[Scripts that build objects]

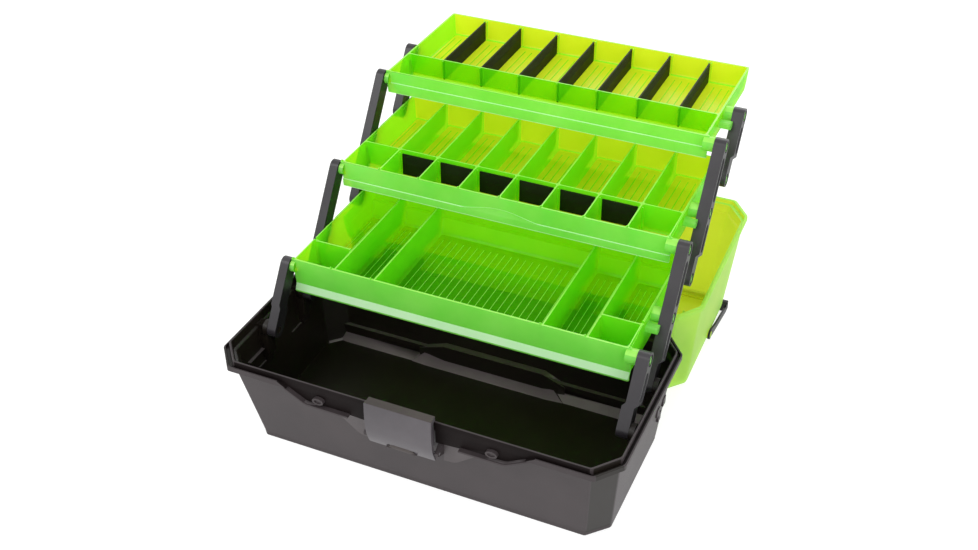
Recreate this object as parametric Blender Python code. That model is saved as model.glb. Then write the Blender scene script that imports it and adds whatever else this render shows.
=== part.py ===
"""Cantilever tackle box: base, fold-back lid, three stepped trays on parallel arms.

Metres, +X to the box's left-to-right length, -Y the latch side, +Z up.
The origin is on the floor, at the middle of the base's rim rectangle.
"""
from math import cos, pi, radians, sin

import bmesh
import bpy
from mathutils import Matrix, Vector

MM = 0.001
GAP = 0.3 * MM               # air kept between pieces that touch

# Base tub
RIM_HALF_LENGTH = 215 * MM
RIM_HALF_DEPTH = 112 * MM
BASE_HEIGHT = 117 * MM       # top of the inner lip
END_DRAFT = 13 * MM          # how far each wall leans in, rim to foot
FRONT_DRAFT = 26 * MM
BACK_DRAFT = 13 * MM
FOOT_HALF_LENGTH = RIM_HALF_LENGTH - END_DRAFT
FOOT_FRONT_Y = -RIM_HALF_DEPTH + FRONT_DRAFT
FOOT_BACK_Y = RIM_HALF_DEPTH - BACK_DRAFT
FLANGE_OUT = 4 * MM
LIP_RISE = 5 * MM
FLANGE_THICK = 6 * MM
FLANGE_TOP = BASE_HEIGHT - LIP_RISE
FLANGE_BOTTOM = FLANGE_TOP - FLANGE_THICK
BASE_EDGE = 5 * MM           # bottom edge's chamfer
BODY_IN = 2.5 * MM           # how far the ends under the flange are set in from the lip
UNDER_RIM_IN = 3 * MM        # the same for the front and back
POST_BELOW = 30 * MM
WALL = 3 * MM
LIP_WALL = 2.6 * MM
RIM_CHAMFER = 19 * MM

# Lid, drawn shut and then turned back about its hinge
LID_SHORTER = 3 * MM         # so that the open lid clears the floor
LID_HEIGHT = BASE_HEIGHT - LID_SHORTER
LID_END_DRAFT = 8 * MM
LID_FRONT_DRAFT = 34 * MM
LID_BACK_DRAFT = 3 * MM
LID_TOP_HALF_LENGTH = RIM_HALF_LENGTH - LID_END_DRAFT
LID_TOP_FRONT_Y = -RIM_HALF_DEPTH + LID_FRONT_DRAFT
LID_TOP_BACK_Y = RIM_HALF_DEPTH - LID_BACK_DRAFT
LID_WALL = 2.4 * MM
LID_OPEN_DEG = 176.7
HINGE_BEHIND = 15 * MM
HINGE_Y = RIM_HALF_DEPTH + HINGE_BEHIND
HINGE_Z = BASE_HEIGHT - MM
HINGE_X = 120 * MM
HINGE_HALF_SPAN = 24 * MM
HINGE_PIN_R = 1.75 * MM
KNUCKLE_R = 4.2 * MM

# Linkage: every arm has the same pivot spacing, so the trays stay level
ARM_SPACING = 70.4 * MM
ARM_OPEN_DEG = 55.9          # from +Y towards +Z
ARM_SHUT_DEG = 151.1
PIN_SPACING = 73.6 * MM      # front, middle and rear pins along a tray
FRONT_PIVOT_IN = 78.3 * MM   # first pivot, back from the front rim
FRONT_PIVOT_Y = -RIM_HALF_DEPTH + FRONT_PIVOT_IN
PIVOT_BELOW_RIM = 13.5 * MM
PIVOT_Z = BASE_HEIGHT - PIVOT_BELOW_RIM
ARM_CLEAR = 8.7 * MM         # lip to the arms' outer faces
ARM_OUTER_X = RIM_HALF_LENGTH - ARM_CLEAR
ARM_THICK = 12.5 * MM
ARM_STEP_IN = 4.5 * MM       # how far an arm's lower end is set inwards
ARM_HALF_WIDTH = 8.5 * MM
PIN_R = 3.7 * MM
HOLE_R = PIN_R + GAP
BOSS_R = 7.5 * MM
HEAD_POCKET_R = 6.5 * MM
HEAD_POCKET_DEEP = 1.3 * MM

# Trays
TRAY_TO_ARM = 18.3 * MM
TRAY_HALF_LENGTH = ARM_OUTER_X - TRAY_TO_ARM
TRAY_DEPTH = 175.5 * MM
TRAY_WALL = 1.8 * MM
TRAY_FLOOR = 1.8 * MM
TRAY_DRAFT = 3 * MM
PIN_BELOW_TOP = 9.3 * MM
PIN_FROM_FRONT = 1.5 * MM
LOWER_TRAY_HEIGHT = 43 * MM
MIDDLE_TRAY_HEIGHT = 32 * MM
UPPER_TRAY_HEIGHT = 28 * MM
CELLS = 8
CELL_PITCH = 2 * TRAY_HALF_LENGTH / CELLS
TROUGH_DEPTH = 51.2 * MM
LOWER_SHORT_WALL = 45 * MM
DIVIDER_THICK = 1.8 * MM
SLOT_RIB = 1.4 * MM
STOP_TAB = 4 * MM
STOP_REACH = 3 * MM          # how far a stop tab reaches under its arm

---

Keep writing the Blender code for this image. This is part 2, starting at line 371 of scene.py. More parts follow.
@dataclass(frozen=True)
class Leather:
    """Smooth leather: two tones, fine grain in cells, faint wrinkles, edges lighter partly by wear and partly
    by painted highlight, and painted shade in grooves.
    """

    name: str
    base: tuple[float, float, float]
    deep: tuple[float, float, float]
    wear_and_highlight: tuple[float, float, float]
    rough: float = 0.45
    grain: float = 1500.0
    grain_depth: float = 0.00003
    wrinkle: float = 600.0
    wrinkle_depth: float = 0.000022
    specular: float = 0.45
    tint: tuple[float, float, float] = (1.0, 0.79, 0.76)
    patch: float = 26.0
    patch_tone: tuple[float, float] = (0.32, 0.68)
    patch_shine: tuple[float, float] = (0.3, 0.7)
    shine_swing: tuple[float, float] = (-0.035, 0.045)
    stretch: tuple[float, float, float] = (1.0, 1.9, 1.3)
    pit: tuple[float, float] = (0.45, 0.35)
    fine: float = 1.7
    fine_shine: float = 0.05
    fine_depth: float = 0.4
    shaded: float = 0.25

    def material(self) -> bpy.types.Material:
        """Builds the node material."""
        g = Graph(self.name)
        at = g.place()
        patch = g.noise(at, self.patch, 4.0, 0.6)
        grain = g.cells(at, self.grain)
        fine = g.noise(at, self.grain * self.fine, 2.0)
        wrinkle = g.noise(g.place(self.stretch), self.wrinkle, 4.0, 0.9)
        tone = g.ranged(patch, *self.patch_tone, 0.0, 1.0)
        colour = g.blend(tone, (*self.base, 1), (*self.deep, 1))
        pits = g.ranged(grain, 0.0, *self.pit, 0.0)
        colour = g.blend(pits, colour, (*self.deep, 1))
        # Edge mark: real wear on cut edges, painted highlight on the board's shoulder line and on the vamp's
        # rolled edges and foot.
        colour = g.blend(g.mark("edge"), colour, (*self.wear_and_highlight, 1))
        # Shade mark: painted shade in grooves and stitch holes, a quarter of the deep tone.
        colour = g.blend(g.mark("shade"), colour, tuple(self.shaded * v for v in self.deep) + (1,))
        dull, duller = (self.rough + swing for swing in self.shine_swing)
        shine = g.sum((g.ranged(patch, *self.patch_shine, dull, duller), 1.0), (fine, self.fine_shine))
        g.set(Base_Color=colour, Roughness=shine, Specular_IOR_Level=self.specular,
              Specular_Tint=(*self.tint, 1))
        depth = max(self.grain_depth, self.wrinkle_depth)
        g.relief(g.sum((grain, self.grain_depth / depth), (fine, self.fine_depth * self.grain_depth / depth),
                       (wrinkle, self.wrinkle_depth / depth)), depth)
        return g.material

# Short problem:
Return only the stretch of the material above from the line holding "Recreate this object" through the line holding "from math import cos, pi, radians, sin", copied exactly.

# Expected answer:
Recreate this object as parametric Blender Python code. That model is saved as model.glb. Then write the Blender scene script that imports it and adds whatever else this render shows.
=== part.py ===
"""Cantilever tackle box: base, fold-back lid, three stepped trays on parallel arms.

Metres, +X to the box's left-to-right length, -Y the latch side, +Z up.
The origin is on the floor, at the middle of the base's rim rectangle.
"""
from math import cos, pi, radians, sin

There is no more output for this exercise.